Would the world be better if there was a holiday each year where all crime was legal for 12 hours?
This is one of the many questions asked by writer/director James DeMonaco in “The Purge: Anarchy”, the follow-up to last year’s “The Purge.” In these films set in the near-future, a new American political party has taken over and come up with the perfect way to clean up the country. Each year, the Purge holiday allows for all Americans to get away with whatever crime they wish. The streets essentially turn into the Old West as citizens “release the beast” during a 12-hour period.
The program is declared successful as poverty has dropped and crime decreased, but what’s really happening is that the rich can afford security measures to last the night while the inhabitants of slums and ghettos wipe each other out. The first film in the series explored the morality of the situation on a small scale. A family is forced to choose between handing over someone being hunted by purgers, basically killing the man, or themselves being attacked by his hunters. “The Purge: Anarchy” delivers the bigger story that most people wanted from the first film. Trapped on the city streets during the Purge, five individuals have to stick together to survive the night as they are chased by murderous gangs and madmen.
In one of his biggest action roles to date, Frank Grillo (“Warrior”, “Captain America: The Winter Soldier”) stars as a man only known as Sergeant. Of the main cast, he is the only one on the streets during the Purge by choice. While hunting for the man who killed his son, he comes across 2 sets of people that are in need of rescuing: a couple (Zach Gilford and Kiele Sanchez) whose car died mere minutes before the Purge began, stranding them downtown, and a mother (Carman Ejogo) and daughter (Zoe Soul) who were forced to evacuate their home after it was invaded by killers.

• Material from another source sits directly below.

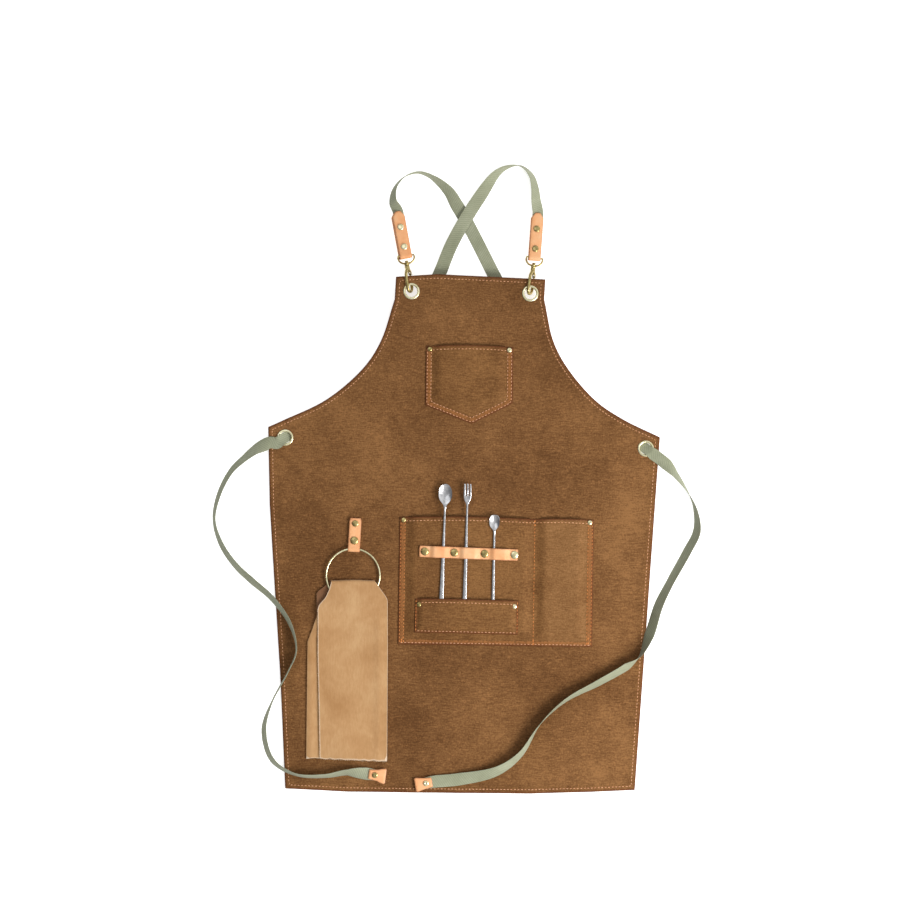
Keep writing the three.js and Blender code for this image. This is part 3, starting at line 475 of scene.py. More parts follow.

It’s surprising for a movie like this that all five of these characters feel like real people, as you would normally expect things to go down Resident Evil-style with everyone being a cardboard cut-out ready for a gory death. The only character in the film that really doesn’t work is Carmelo (Michael K. Williams), an underground rebel fighting against the Purge leaders. His character is so laughably bad and cliché that each appearance was followed by an audible, involuntary sigh from my mouth.
The main problem with the first Purge film was that the execution of an interesting story led to disappointment. DeMonaco does much better this time around, but he still tries to explore too many aspects of the Purge’s real-world implications. Instead of developing some of the more interesting ideas, he throws a million things at the wall and lets the audience member decide what to take away. There are ideas about income inequality, the moral decay of society, the untrustworthiness of the government, gun crimes, etc. The film does make a few of these things stick and offers some interesting ideas, though.
Although it has its flaws, “The Purge: Anarchy” does what a lot of great science fiction aims for: take something that seems completely foreign and fictional to us and somehow use that to open a dialogue on issues that we face in the real world.